Promotional single by Morgan Wallen

from the album Dangerous: The Double Album
- Released: November 20, 2020
- Genre: Country
- Length: 2:41
- Label: Big Loud; Republic;
- Songwriters: Ernest Keith Smith; Jacob Durrett; Morgan Wallen; Rodney Clawson;
- Producer: Joey Moi

Lyric video
- "Somebody's Problem" on YouTube

= Somebody's Problem =

2020 song by Morgan Wallen

"Somebody's Problem" is a song recorded by American country music singer Morgan Wallen. It was released on November 20, 2020, from his second studio album Dangerous: The Double Album. The song was co-written by Wallen, Ernest Keith Smith, Jacob Durrett and Rodney Clawson, and produced by Joey Moi.

==Background==
"Somebody's Problem" started with Wallen spotting a Southern woman. He said the woman is the "Kinda girl once she steps out, the world stands still." He is smitten, but he thinks she might have been mistreated in the past: "She's somebody's problem, somebody's goodbye / Somebody's last call number that they can't find". He later finds out her name is Heather Daniel & she is from Heflin, Louisiana.

==Content==
"Somebody's Problem" is a narrative that is all about a budding new relationship, with the start of one relationship, another one ends.

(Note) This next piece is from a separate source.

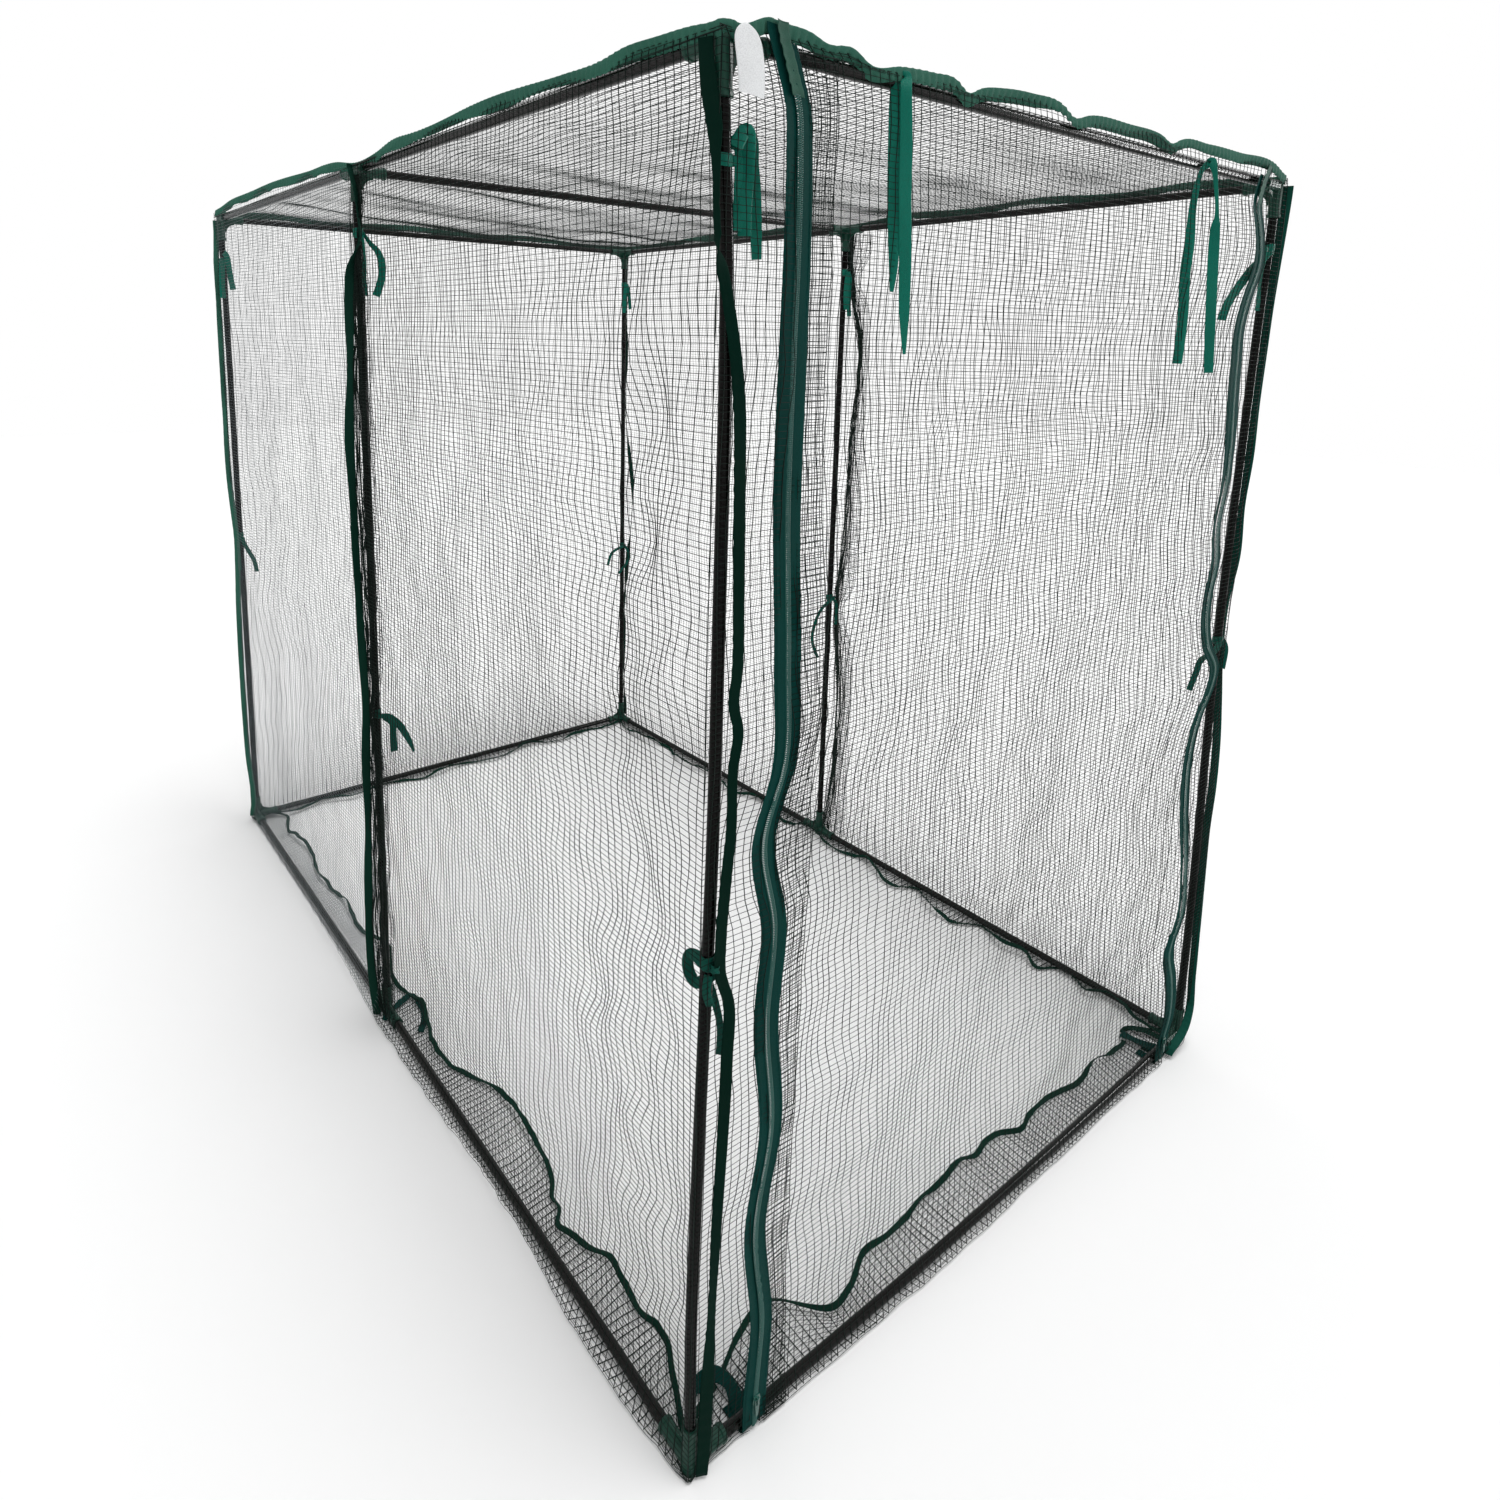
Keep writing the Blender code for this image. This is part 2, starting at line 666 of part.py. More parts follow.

In lyrics, Wallen thinks how a woman who is too good to be true could have slipped through an ex's fingers and guesses she is somebody's problem or goodbye, best day or worst night.

==Charts==

===Weekly charts===

Weekly chart performance for "Somebody's Problem"
| Chart (2020–2021) | Peak position |
|---|---|
| Canada Hot 100 (Billboard) | 19 |
| Global 200 (Billboard) | 39 |
| New Zealand Hot Singles (RMNZ) | 18 |
| US Billboard Hot 100 | 25 |
| US Hot Country Songs (Billboard) | 3 |

===Year-end charts===

Year-end chart performance for "Somebody's Problem"
| Chart (2021) | Position |
|---|---|
| US Hot Country Songs (Billboard) | 42 |

==Certifications==

| Region | Certification | Certified units/sales |
| Australia (ARIA) | Platinum | 70,000^{‡} |
| Canada (Music Canada) | 2× Platinum | 160,000^{‡} |
| New Zealand (RMNZ) | Gold | 15,000^{‡} |
| United States (RIAA) | 4× Platinum | 4,000,000^{‡} |
^{‡} Sales+streaming figures based on certification alone.